Dans un angle légèrement contre-plongée se lie dans un effet de superposition qui joint leurs mains respectives, deux figures. La première est celle de la statue en bronze noir La Grande Ombre d'Auguste Rodin faite originellement pour un magnifique ensemble sculptural, La Porte de l'Enfer, et qui représente un gigantesque homme courbé, aplati, déformé, brisé marchant très péniblement. La seconde figure est celle du danseur, corps en suspension totalement ouvert à la luminosité que la fenêtre en face de lui offre. S'exprime ici de manière assez manifeste un effet de contraste plutôt classique entre lumière et ombre, lourdeur et légèreté, ouverture et fermeture, abattement et élévation, gravité et volupté. Mais ce contraste n'est néanmoins pas en opposition mais intègre plutôt une unique direction narrative que les protagonistes, tournés du même côté, indiquent et que les arcades plafond de la salle des sculptures du Palais des Beaux Art viennent soutenir. Venant d'un passé sombre, la statue est alors conduite dans l'affection qu'exprime le fait de se tenir la main, par le danseur vers un avenir lumineux.
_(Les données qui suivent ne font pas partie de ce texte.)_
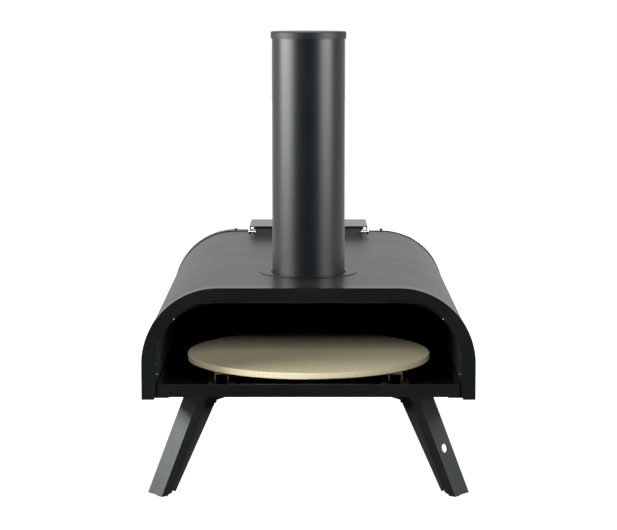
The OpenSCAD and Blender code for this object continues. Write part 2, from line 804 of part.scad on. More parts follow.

Ces différentes techniques artistiques et esthétiques charpentent et creusent dans la surface plane de cette photographie sans nom, un symbolisme, un sens implicite interne et donc de possibles interprétations, libres et singuliers à chacun et chacune.
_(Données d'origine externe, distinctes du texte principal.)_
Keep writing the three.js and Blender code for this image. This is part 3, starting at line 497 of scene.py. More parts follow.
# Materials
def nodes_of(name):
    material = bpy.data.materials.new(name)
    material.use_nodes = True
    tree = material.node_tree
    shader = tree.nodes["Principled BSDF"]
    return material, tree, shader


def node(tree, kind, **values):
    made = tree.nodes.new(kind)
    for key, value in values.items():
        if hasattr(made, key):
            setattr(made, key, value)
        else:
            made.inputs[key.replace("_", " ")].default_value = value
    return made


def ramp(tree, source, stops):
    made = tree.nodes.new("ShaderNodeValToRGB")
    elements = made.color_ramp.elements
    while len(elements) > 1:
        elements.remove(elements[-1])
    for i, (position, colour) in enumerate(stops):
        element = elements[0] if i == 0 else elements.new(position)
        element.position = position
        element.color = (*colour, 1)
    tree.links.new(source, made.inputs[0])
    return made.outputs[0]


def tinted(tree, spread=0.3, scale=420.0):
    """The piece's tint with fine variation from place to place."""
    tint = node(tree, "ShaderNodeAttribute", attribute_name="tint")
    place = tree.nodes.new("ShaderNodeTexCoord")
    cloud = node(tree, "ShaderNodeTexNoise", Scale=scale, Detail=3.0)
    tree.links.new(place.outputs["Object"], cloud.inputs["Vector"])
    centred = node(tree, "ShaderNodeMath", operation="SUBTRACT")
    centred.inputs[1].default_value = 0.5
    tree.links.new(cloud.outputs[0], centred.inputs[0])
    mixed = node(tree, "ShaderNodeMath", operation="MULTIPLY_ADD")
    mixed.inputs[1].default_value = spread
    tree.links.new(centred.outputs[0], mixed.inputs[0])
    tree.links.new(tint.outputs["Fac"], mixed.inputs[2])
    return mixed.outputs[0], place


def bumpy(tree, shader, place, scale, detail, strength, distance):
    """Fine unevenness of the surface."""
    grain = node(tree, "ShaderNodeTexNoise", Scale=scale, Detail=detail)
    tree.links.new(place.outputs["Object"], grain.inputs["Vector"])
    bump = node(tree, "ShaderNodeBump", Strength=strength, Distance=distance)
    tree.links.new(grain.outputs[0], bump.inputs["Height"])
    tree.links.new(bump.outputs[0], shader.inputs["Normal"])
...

Existe au sein de cette photographie, mais aussi dans l'exposition, mais aussi dans le monde culturel, mais aussi et, en fait, dans la France entière un autre contraste, celui entre la culture dite ''hip hop'' et celle que je nommerai, à défaut pour l'instant de trouver mieux, traditionnelle nationale.

Attention.

Le mot culture peut avoir différents sens, je définis ici la culture comme l'ensemble des rituels et des esthétiques identifiant et singularisant un groupe et ses membres par rapport à d'autres.
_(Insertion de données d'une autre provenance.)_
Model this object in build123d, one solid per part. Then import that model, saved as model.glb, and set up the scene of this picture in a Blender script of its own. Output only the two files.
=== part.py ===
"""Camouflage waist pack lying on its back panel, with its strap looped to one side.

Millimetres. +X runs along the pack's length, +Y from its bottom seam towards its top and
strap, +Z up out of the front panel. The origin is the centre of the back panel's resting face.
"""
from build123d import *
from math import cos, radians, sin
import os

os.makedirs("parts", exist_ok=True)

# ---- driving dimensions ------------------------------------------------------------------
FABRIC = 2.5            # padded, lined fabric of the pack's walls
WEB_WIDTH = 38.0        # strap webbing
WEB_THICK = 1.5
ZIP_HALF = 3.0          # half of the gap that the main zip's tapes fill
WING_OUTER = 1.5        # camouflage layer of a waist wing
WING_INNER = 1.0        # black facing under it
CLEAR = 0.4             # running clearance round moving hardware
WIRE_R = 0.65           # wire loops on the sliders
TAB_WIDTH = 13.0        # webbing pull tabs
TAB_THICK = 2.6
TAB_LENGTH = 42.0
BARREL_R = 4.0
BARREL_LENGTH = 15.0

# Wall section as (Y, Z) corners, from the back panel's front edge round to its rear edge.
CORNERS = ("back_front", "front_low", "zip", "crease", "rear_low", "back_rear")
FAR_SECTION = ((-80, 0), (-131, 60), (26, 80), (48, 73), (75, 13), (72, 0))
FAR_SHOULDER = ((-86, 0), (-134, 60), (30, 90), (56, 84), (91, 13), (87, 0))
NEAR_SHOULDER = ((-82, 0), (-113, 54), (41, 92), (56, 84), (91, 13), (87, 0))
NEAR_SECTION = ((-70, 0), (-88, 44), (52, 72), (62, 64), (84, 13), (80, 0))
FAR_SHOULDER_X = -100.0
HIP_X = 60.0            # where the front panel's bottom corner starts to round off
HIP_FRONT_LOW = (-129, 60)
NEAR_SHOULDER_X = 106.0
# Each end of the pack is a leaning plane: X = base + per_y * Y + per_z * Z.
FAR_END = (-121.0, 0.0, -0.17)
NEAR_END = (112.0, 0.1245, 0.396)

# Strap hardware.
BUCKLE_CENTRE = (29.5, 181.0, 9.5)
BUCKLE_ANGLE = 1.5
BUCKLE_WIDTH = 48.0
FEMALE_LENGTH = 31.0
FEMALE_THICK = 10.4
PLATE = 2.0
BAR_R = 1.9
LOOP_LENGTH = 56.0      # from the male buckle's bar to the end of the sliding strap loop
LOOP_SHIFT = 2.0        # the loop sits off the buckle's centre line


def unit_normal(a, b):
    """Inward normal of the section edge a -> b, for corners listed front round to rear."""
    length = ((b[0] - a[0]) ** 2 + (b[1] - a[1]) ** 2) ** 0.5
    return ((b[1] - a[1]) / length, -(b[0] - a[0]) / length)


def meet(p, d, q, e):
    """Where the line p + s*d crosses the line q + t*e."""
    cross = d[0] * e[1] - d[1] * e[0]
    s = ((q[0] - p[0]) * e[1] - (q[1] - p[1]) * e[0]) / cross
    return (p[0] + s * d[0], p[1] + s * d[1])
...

Si la France peut historiquement se résumer, de manière très rapide, dans un rapport entre une culture nationale, incarnée par la royauté, et les nombreuses cultures régionales, provenant des différent duchés, les années 1980 ont vu s'installer avec l'immigration africaine une nouvelle culture, hip hop, influencée par celle afro-américaine. Si ces deux immigrations n'ont pas la même histoire, elles partagent cependant une caractéristique qui se retrouve au fondement de leur évolution culturelle en Occident : le territoire.

Post-guerres mondiales, l'immigration s'établit alors dans une France fer de lance, comme la plupart des pays occidentaux, du modèle capitaliste consumériste qui réarrange alors les territoires autour de grandes villes où se concentre l'ensemble des activités attirant ainsi les masses dont, dans les banlieues, celle migratoire. C'est ainsi, dans ces zones nommées, ''les quartchiers'' et caractérisées par des logements en barres et tours, que se développe de génération en génération une nouvelle culture. Ni héritière d'une culture d'origine, ni de la culture traditionnelle française, même si très certainement teinté dans sa profondeur des deux, elle singularise et identifie, comme pour les cultures régionales, un nouveau groupe par ses rites et esthétiques. Cependant si les cultures régionales sont attachées à un territoire fixe et unique qui les éloignent du centre de la culture traditionnelle nationale qui est, depuis le roi Clovis, premier roi de France, la ville de Paris, cette nouvelle culture afro-française y élis aussi en périphérie domicile . Une proximité qui développe, d'abord dans la capitale puis dans d'autres grandes villes de France, un réel contraste culturel entre un centre-ville aux multiples institutions traditionnelles comme les musées, théâtres, opéras, statues, monuments,… et les banlieues. Néanmoins que ce soit, d'un côté, dans une vision conservatrice, nationaliste voire même raciste, qui voit dans cette nouvelle culture une défiance de ces nouveaux arrivés envers la nation ou, de l'autre côté, dans des pratiques illégales ou immorales, même niveau artistiques avec le graffiti ou le rap aux paroles contrevenant parfois à la morale ou aux implicites de l'époque, s'est engagé un conflit dépassant largement le monde de la culture.

A l'inverse, la photographie de Pib qui travaille depuis des années sur la saisie de cette culture hip hop, montre alors une autre vision de ce contraste. Une vision en réalité partagée par beaucoup d'autre acteur.rice.s du monde culturel, qu'ils ou elles soient dans les institutions ou dans les quartiers.

Lui tenant alors affectueusement la main le danseur hip hop de son saut, classique, de biche, enjoint ce personnage courbé vers le sol, fermé qu'incarne la statue de Rodin à s'ouvrir vers un avenir plus lumineux où la culture hip hop, urbaine, contemporaine et afro-occidentale ne soit non plus vue comme une contre-culture mais telles les cultures régionales et telle ce qu'elle est en réalité, un morceau de la culture française dans ce qu'elle a de plus hétérogène.

De retour sur mon chemin qui n'a malheureusement pas changé de finalité, le plafond gris du nord se craquelle quelques peu et laissant alors entrevoir la lumière et sentir la chaleur de l'étage du dessus.

En fait, j'avais tort, le chemin a bien dévié.